## Dataset content
........

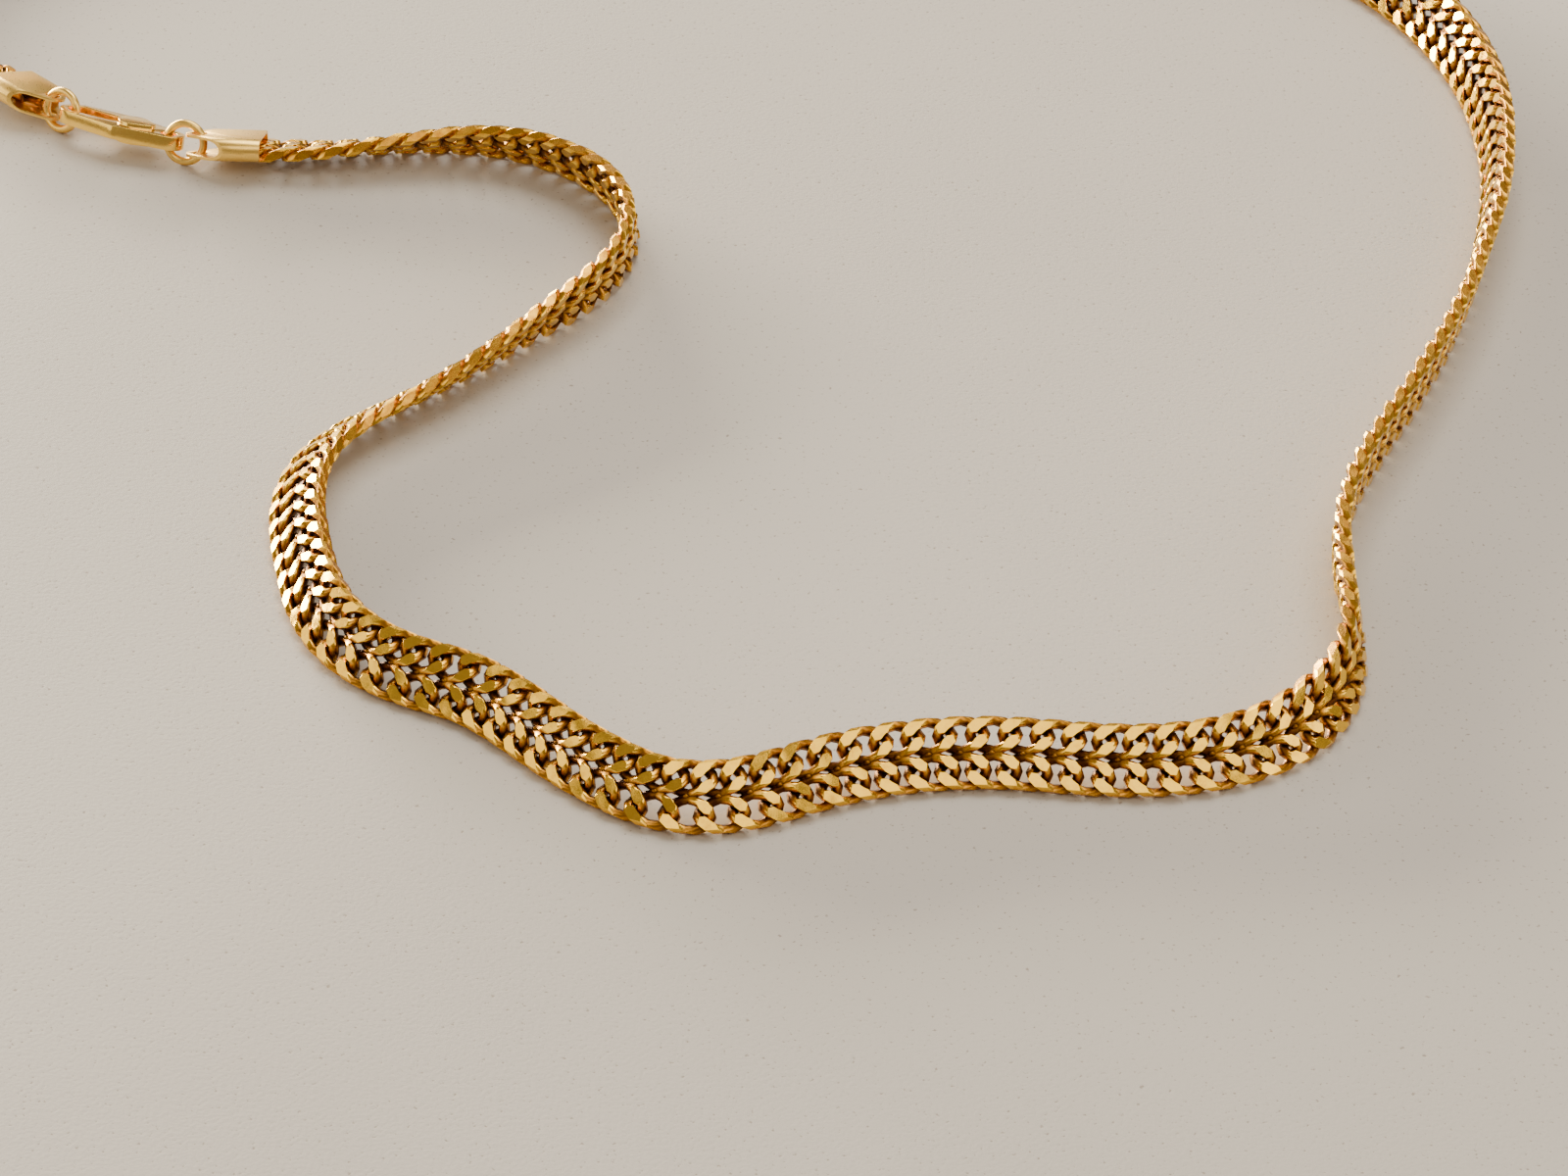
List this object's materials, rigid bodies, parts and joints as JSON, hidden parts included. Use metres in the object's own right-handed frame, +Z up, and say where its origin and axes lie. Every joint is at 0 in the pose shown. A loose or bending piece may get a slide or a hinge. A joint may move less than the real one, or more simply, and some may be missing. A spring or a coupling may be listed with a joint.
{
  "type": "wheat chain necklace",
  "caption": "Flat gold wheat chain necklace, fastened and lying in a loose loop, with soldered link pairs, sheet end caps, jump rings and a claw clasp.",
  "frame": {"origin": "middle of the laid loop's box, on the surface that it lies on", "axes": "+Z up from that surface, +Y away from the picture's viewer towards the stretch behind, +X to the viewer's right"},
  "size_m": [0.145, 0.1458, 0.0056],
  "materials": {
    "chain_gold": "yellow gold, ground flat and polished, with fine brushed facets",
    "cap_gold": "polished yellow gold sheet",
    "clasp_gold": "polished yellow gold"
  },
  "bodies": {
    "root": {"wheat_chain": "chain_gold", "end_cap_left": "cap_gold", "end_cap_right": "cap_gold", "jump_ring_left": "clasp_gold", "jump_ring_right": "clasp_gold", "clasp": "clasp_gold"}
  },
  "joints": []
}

........

## To be done
Write out the listing once more, matching it exactly.

## Answer
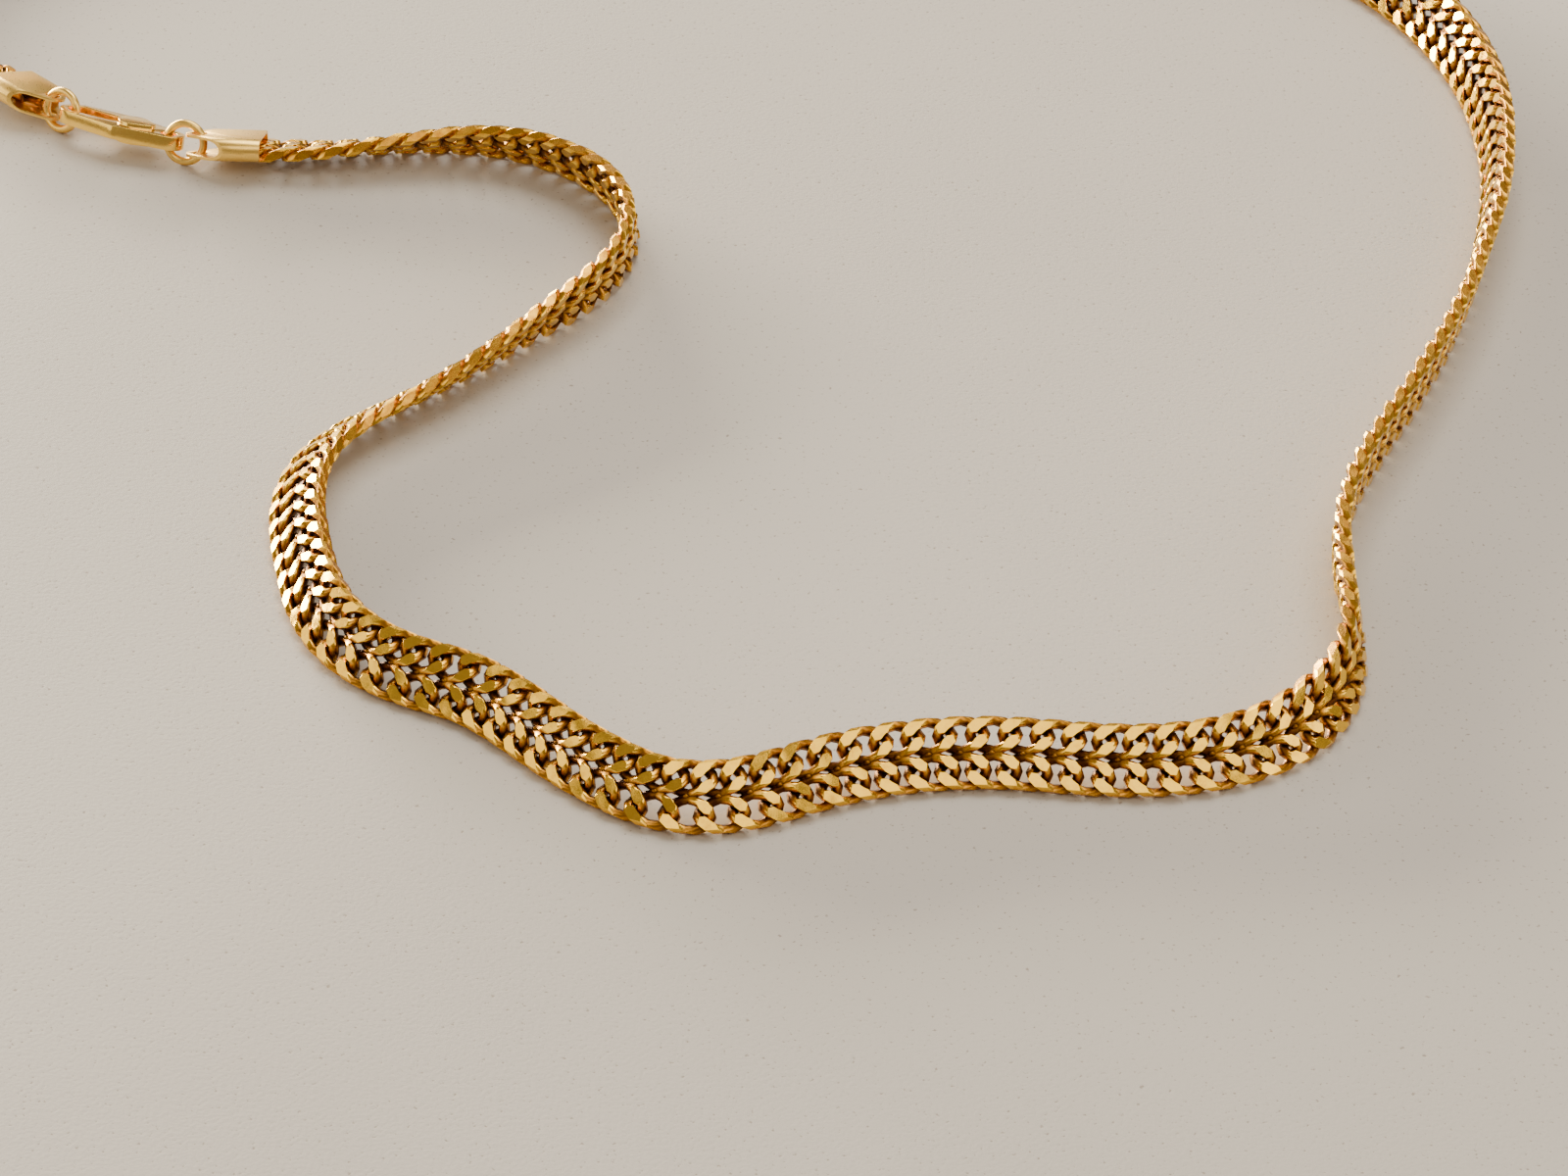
List this object's materials, rigid bodies, parts and joints as JSON, hidden parts included. Use metres in the object's own right-handed frame, +Z up, and say where its origin and axes lie. Every joint is at 0 in the pose shown. A loose or bending piece may get a slide or a hinge. A joint may move less than the real one, or more simply, and some may be missing. A spring or a coupling may be listed with a joint.
{
  "type": "wheat chain necklace",
  "caption": "Flat gold wheat chain necklace, fastened and lying in a loose loop, with soldered link pairs, sheet end caps, jump rings and a claw clasp.",
  "frame": {"origin": "middle of the laid loop's box, on the surface that it lies on", "axes": "+Z up from that surface, +Y away from the picture's viewer towards the stretch behind, +X to the viewer's right"},
  "size_m": [0.145, 0.1458, 0.0056],
  "materials": {
    "chain_gold": "yellow gold, ground flat and polished, with fine brushed facets",
    "cap_gold": "polished yellow gold sheet",
    "clasp_gold": "polished yellow gold"
  },
  "bodies": {
    "root": {"wheat_chain": "chain_gold", "end_cap_left": "cap_gold", "end_cap_right": "cap_gold", "jump_ring_left": "clasp_gold", "jump_ring_right": "clasp_gold", "clasp": "clasp_gold"}
  },
  "joints": []
}